══ EXTRACTED INFORMATION ══

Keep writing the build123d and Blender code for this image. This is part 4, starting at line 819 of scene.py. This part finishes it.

═══
══ EXTRACTED INFORMATION ══

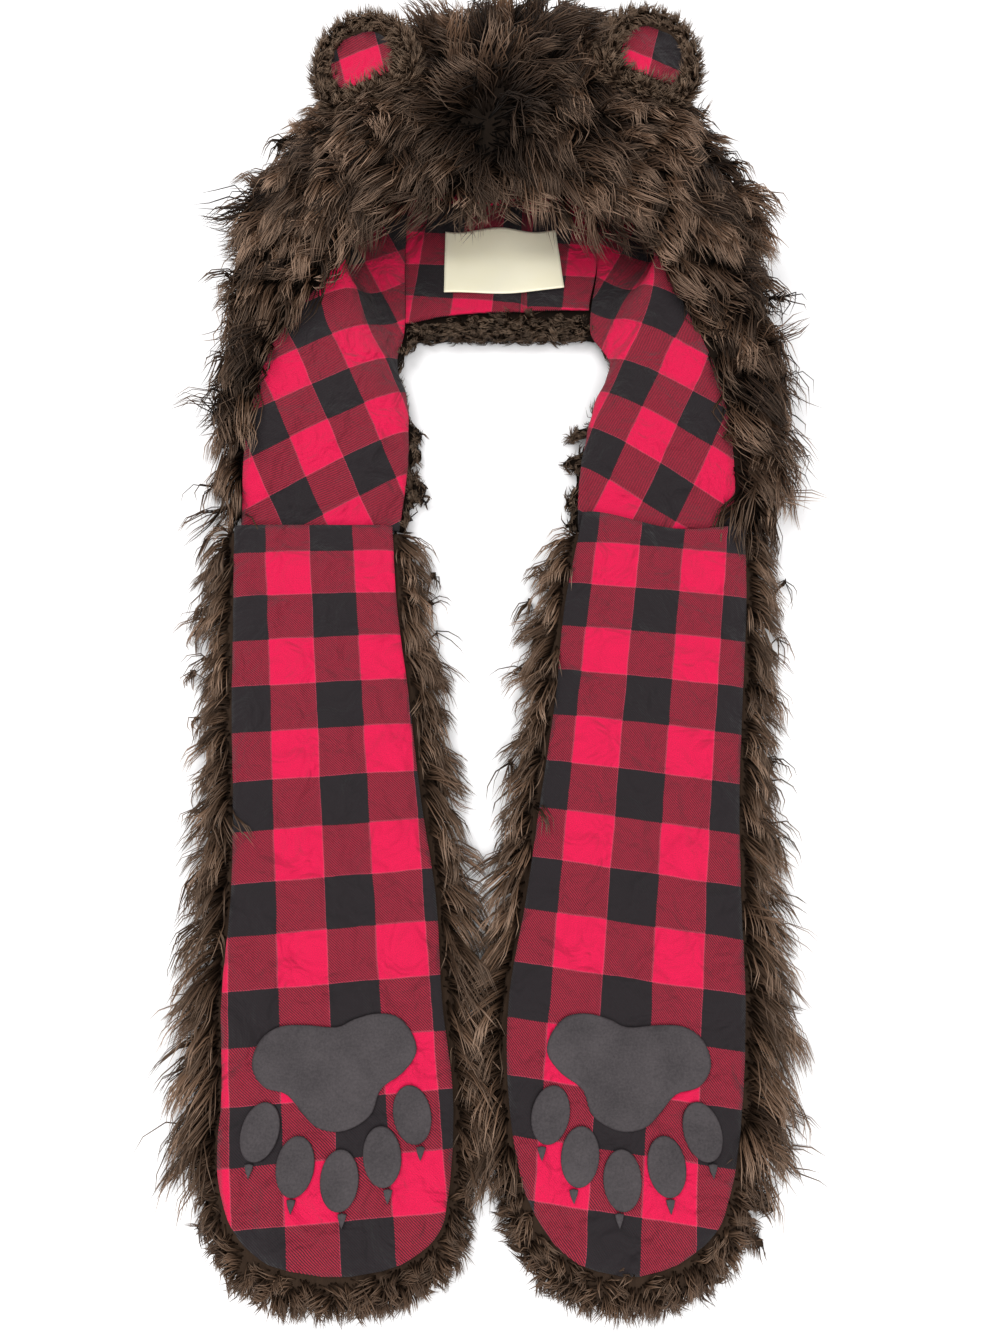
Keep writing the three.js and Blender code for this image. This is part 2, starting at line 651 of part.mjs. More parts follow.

═══
══ EXTRACTED INFORMATION ══

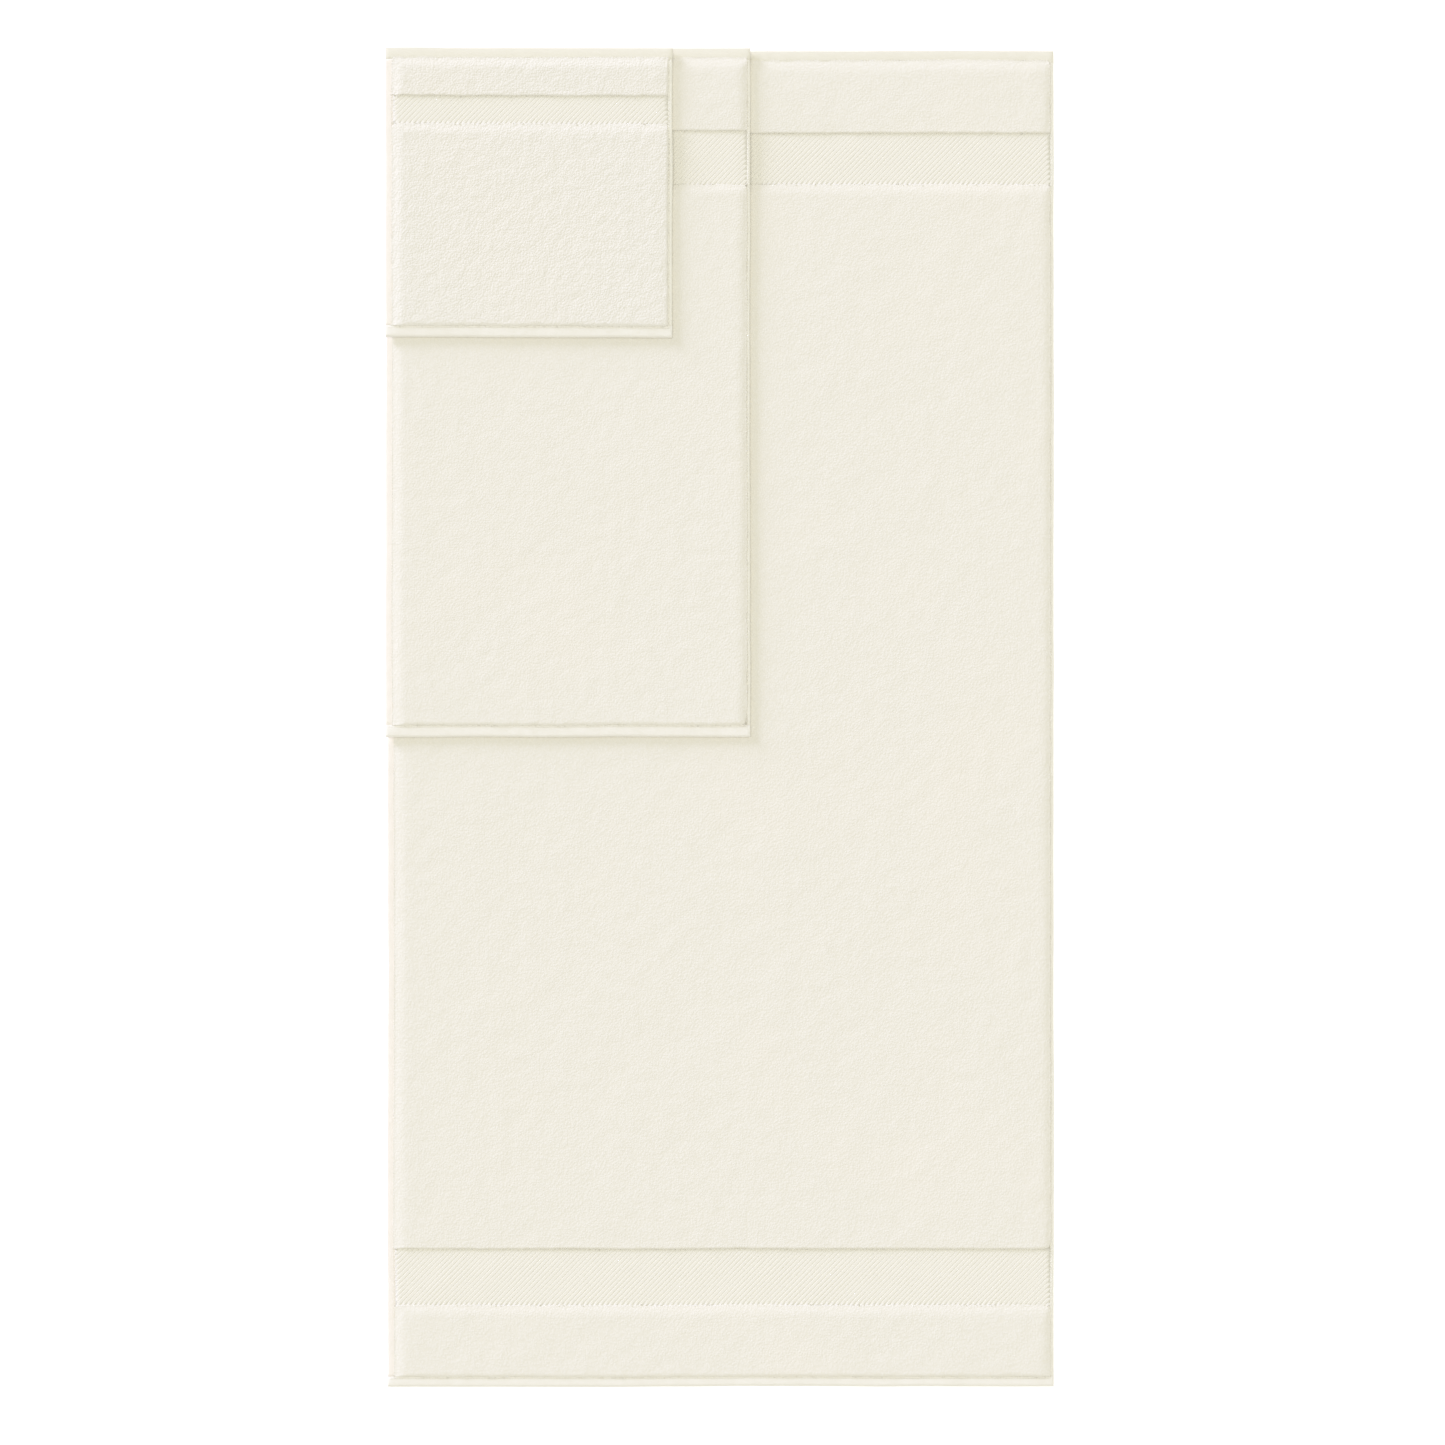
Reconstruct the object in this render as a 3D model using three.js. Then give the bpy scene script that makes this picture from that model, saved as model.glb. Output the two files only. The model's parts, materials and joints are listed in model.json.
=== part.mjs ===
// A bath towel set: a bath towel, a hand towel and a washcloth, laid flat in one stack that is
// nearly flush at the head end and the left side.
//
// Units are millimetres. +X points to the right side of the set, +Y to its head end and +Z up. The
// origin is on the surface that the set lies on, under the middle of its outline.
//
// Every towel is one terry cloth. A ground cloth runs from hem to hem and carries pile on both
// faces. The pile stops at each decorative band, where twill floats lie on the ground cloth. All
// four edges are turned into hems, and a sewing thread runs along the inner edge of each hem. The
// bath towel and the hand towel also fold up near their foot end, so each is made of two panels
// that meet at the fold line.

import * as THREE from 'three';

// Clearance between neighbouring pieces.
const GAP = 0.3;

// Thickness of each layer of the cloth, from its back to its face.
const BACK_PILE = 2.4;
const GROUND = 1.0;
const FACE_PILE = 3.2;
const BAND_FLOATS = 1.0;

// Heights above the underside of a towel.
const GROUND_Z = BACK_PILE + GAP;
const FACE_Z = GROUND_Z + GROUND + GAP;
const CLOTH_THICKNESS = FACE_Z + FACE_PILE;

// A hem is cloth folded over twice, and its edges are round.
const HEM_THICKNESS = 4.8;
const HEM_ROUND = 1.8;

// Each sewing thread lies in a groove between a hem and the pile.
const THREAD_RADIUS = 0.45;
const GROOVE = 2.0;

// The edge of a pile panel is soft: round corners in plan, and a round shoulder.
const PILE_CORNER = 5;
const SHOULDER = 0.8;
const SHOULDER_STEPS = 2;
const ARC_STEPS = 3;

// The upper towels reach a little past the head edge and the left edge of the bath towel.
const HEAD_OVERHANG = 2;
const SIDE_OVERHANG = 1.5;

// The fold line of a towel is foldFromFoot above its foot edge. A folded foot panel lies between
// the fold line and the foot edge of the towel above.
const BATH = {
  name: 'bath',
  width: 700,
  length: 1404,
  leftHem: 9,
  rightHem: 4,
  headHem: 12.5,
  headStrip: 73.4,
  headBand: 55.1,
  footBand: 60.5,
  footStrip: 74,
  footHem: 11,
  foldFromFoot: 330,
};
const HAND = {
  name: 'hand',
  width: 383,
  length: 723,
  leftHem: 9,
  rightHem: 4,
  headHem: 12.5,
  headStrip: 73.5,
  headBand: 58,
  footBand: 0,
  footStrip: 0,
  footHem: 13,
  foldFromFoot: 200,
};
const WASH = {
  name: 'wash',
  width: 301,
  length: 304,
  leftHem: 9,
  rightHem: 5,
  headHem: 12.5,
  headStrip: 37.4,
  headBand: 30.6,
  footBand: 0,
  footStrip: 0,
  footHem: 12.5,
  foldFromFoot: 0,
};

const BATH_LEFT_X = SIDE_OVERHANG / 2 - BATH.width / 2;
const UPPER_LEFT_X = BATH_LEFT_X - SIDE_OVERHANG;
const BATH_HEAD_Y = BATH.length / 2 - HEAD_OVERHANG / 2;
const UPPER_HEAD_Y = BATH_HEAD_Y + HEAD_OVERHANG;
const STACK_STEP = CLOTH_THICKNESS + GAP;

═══

§ **WRITTEN REQUEST**
Check each line above for the word "that" and say how many have it, with nothing else.

§ **EXERCISE SOLUTION**
4